Hedi Argent was born in 1929, and lived in a suburb of Vienna, Austria with her parents Max and Liza. Hedi’s father was a lawyer and her mother trained as a chemist before raising Hedi. Although the family were Jewish they did not practice. At school Hedi was avoided by other children because of her being Jewish, and she had to leave the school after the Anschluss. As the family became more restricted by anti-Jewish laws Hedi’s father lost his job and they lost their home and many belonging. The family managed to leave Austria intending to travel to the United States of America, but stayed in England as the Second World War prevented further travel.

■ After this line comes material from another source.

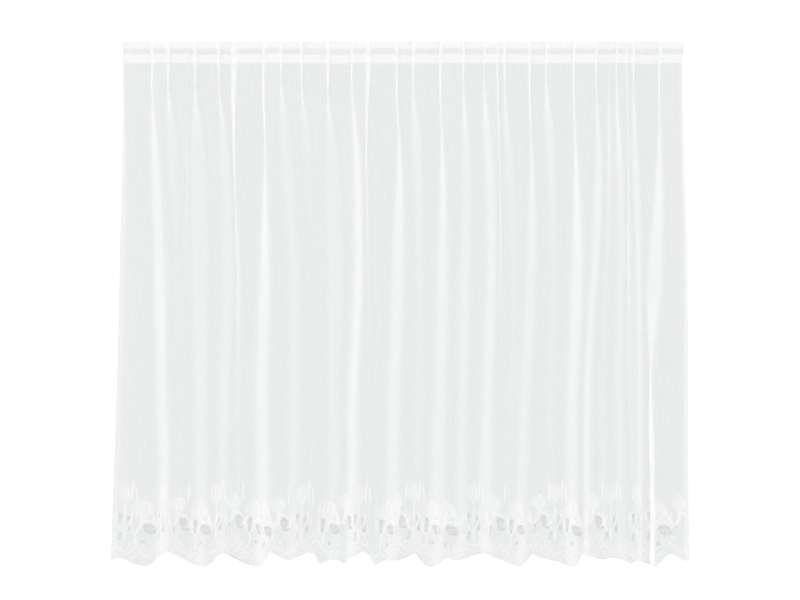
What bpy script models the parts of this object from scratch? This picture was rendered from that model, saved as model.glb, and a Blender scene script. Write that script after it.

Speaking of her birth certificate in 2016, Hedi says:

This is my original birth certificate, issued in Vienna, on the Eleventh July nineteen twenty-nine, the day I was born. And interesting enough not issued by the Council of Vienna, but it is issued by the Jewish Council. You had to belong to a religion, you had to register with the council of your religion, birth certificates were issued by the Catholic Church, sometimes by the Christian Church, or the Jewish committee. My name on it is Hedwig Schnabl, because you were not allowed to use shortened names either, but I was always known as Hedi. I have never been known as Hedwig, I was called Hedwig after my father’s twin sister, who died of influenza, at the end of the First World War […] So this was my birth certificate until nineteen thirty-eight, and the Anschluss, when all Jewish women had to change their names to become Sara […] and we had to take our birth certificates, this time not to the Jewish Council but to the Council in Vienna, and we had to have it stamped at the back with a Swastika, and with our new name, Sara.